Eddie Jones, though, spoke well the other day about Farrell Jr, highlighting the qualities that make him so valuable to the national team. “If we don’t have Owen then we lose a huge percentage of our fight. He is the most energetic and one of the most committed rugby players I’ve ever seen. You know Owen is the third highest points scorer in rugby history? He’s one of the all-time greats of the game. He’s won every trophy in the world apart from the Rugby World Cup – and he’s got a silver medal, which isn’t bad. Sometimes I don’t think he gets the credit he deserves.”

The England head coach clearly has a point. Think of Owen’s 99 previous Tests for England since February 2012 and ask yourself how many of them have either gone disastrously wrong or involved his goal-kicking collapsing under the strain of the big occasion. Not many is the answer.
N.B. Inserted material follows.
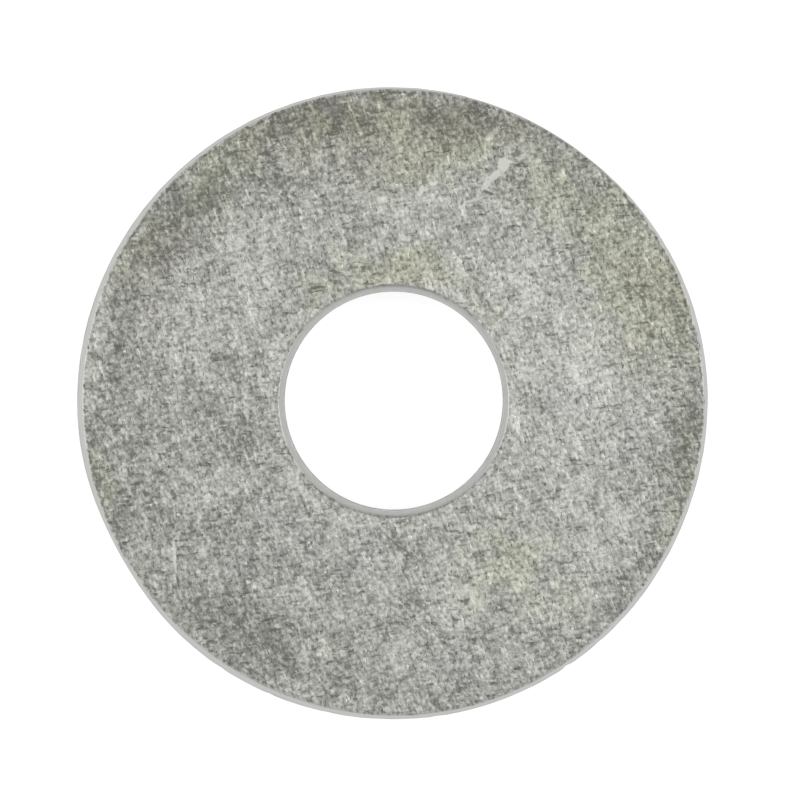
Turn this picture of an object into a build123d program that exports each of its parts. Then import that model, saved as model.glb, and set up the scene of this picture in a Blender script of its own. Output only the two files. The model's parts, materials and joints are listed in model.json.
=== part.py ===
from build123d import *

import os

# Flat washer for an M8 bolt, large series: one disc of steel strip, blanked and pierced
# in a single stroke, tumbled and zinc plated. Lengths are in millimetres. The origin is
# the centre of the lower face, and +Z runs up through the hole.

# Overall sizes
outer_diameter = 24.0
thickness = 2.0

# The hole passes a bolt with a clearance on the diameter
bolt_diameter = 8.0
bolt_clearance = 0.4

# Upper edges, which the punch drew down before it cut
outer_roll_width = 0.16
outer_roll_depth = 0.24
hole_roll_width = 0.19
hole_roll_depth = 0.26

# Cut walls: a straight burnished land, then a fracture that leans back from it
outer_land_length = 0.75
outer_fracture_lean = 0.05
hole_land_length = 0.85
hole_fracture_lean = 0.04

# Lower edges, rounded over by tumbling
lower_edge_radius = 0.08

outer_radius = outer_diameter / 2
hole_radius = (bolt_diameter + bolt_clearance) / 2


def washer_section():
    """Half section of the washer in the XZ plane, from the hole's wall to the rim."""
    outer_land_top = thickness - outer_roll_depth
    outer_land_bottom = outer_land_top - outer_land_length
    outer_foot = outer_radius - outer_fracture_lean
    hole_land_top = thickness - hole_roll_depth
    hole_land_bottom = hole_land_top - hole_land_length
    hole_foot = hole_radius + hole_fracture_lean

    with BuildSketch(Plane.XZ) as section:
        with BuildLine():
            outer_roll = EllipticalCenterArc(
                center=(outer_radius - outer_roll_width, outer_land_top),
                x_radius=outer_roll_width,
                y_radius=outer_roll_depth,
                start_angle=0,
                arc_size=90,
            )
            hole_roll = EllipticalCenterArc(
                center=(hole_radius + hole_roll_width, hole_land_top),
                x_radius=hole_roll_width,
                y_radius=hole_roll_depth,
                start_angle=90,
                arc_size=90,
            )
            Line(outer_roll @ 1, hole_roll @ 0)

            hole_lower_edge = CenterArc(
                center=(hole_foot + lower_edge_radius, lower_edge_radius),
                radius=lower_edge_radius,
                start_angle=180,
                arc_size=90,
            )
            Polyline(hole_roll @ 1, (hole_radius, hole_land_bottom), hole_lower_edge @ 0)

            outer_lower_edge = CenterArc(
                center=(outer_foot - lower_edge_radius, lower_edge_radius),
                radius=lower_edge_radius,
                start_angle=270,
                arc_size=90,
            )
            Line(hole_lower_edge @ 1, outer_lower_edge @ 0)
            Polyline(outer_lower_edge @ 1, (outer_radius, outer_land_bottom), outer_roll @ 0)
        make_face()
    return section.sketch


washer = revolve(washer_section(), Axis.Z)

os.makedirs("parts", exist_ok=True)
export_step(washer, "parts/washer.step")
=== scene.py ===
import json
import math

import bpy
import numpy as np
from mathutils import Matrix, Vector, noise


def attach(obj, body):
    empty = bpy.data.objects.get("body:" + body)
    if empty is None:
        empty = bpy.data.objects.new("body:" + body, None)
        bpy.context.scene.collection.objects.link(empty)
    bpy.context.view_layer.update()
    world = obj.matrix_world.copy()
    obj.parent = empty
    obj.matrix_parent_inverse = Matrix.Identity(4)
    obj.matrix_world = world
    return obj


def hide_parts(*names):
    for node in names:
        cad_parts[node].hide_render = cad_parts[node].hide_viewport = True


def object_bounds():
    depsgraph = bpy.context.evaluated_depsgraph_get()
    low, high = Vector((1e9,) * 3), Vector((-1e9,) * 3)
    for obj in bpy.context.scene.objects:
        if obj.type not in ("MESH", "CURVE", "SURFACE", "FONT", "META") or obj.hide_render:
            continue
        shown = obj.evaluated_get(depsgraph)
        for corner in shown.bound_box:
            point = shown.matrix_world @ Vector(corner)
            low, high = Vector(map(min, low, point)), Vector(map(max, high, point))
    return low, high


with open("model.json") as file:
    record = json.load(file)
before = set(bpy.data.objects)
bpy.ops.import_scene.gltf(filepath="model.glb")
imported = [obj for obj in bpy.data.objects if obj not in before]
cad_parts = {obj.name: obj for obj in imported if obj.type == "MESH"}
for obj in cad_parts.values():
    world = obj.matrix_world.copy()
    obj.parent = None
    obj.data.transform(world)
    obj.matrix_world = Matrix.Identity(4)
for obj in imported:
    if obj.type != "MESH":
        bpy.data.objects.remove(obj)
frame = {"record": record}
cad_low, cad_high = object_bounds()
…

If he smiled more in public, didn’t give referees such an apparently hard time or only tackled opponents around the ankles he would probably be a national treasure.

Owen Farrell and Andy Farrell with the Calcutta Cup after Owen’s England debut, against Scotland in February 2012
Owen Farrell and Andy Farrell with the Calcutta Cup after Owen’s England debut, against Scotland in February 2012. Photograph: David Rogers/Getty Images

But that is not Owen, or at least not the on-field Owen anyway. Off it new teammates are frequently taken aback. “I sat next to him on the bus every day and he was a real good laugh,” said Wales’s Louis Rees-Zammit after touring with the Lions in South Africa last year. “I didn’t really expect that.” The other day even Farrell conceded his on-field persona might not always do him many favours. “I’d say the challenge for me is the way I present myself at times when I’m playing the game.”

Either way there is little sign of a declining force. If anything, the best may be yet to come. Yes there have been games when things haven’t gone according to plan, the 2019 World Cup final among them. Watching him for Saracens this season, though, has been to see a player who shows nil sign of easing up. He could easily be the next Johnny Sexton who, at 37, continues to steer Leinster and Ireland expertly around. Farrell only turned 31 in September and will still fancy making the 2027 World Cup.

Which is where the singular career paths of father and son start to grow more complex. Andy Farrell’s stewardship of Ireland is going so well there is every chance of his team contending for all the world’s major trophies for the remainder of Farrell Jr’s career. What the Irish side might once have lacked in terms of consistent physicality and mental hardness they now possess in abundance. Where did that come from? They don’t appoint many softies as captain of Great Britain’s rugby league side and Farrell was handed that role aged 21.

For him to subsequently become World Coach of the Year in a different sport would arguably rank as even more remarkable. The other shortlisted candidates are France’s Fabien Galthié, the England women’s coach, Simon Middleton, and his Black Ferns opposite number, Wayne Smith, but Farrell’s achievement in guiding Ireland to a historic series win in New Zealand must surely give him a decent shot.

As for his son, maybe he was always destined to be a chip off the old block. “All I can remember is watching my dad play and how he was, not just what he did,” Farrell Jr once said. “You have to be a voice, you have to be able to speak up.” As England prepare to face the All Blacks at Twickenham on Saturday, which of the following is rugby’s more intimidating presence: the haka or the Farrell family? These days it is increasingly the latter.